→ **STATED EXERCISE**: Only lines with the string "materials" matter here; gather them from the material below.

→ **DATA PROVIDED**:

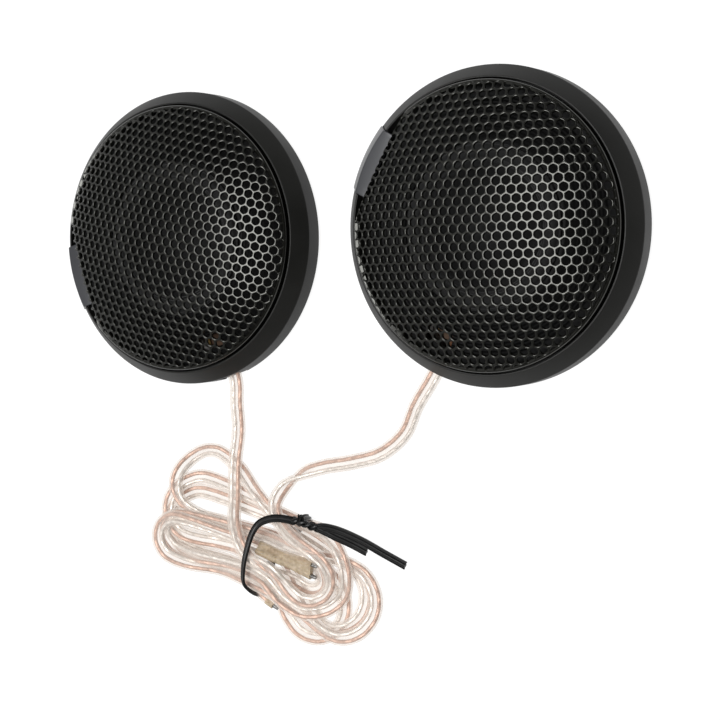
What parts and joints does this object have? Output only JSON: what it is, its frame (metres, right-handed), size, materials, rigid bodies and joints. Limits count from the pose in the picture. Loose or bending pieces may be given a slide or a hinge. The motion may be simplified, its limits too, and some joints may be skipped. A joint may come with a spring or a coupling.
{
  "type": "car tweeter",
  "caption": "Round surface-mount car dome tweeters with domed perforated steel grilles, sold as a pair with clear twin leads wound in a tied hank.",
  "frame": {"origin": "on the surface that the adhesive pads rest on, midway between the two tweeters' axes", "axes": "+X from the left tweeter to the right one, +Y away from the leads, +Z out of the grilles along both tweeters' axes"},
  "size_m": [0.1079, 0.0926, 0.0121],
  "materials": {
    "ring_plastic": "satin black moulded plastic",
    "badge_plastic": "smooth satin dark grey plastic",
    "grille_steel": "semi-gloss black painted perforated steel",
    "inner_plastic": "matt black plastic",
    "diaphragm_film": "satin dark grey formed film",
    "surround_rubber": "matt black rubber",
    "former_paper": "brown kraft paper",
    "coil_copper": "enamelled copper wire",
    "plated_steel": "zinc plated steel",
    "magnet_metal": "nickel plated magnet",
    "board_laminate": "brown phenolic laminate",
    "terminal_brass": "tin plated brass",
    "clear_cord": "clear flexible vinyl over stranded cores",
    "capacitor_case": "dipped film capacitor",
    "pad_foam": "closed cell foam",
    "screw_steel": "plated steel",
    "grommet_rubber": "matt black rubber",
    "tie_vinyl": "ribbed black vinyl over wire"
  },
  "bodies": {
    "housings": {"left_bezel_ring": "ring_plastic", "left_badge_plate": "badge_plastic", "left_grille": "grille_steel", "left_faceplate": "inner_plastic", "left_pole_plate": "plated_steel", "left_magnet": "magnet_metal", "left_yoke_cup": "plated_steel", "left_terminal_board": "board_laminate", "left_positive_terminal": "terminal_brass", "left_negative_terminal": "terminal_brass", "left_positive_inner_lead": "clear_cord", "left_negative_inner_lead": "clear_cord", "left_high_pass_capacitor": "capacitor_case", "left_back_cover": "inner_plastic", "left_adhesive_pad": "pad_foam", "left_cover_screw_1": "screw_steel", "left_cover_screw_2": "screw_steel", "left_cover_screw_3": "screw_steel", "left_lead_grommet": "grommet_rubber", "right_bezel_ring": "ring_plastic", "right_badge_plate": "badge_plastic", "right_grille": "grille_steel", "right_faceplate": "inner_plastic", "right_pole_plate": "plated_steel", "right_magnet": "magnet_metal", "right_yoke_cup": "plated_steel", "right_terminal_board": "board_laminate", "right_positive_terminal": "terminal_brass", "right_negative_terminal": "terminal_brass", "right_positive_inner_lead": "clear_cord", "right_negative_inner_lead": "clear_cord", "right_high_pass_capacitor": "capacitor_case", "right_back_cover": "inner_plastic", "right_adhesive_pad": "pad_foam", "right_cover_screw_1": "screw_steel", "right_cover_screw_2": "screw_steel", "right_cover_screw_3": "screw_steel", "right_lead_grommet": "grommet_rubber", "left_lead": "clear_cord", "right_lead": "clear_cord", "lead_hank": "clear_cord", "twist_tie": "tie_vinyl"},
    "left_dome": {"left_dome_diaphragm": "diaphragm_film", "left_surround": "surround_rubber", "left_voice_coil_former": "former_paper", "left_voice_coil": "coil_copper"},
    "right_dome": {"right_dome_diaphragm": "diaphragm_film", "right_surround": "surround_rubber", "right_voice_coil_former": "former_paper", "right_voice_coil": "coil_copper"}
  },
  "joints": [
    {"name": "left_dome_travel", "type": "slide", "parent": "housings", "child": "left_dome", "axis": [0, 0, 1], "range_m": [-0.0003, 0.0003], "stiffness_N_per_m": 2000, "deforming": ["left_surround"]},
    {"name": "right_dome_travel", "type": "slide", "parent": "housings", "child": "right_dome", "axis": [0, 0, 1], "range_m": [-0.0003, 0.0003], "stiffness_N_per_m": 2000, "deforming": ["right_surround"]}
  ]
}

→ **RESPONSE TO THE EXERCISE**:
What parts and joints does this object have? Output only JSON: what it is, its frame (metres, right-handed), size, materials, rigid bodies and joints. Limits count from the pose in the picture. Loose or bending pieces may be given a slide or a hinge. The motion may be simplified, its limits too, and some joints may be skipped. A joint may come with a spring or a coupling.
  "materials": {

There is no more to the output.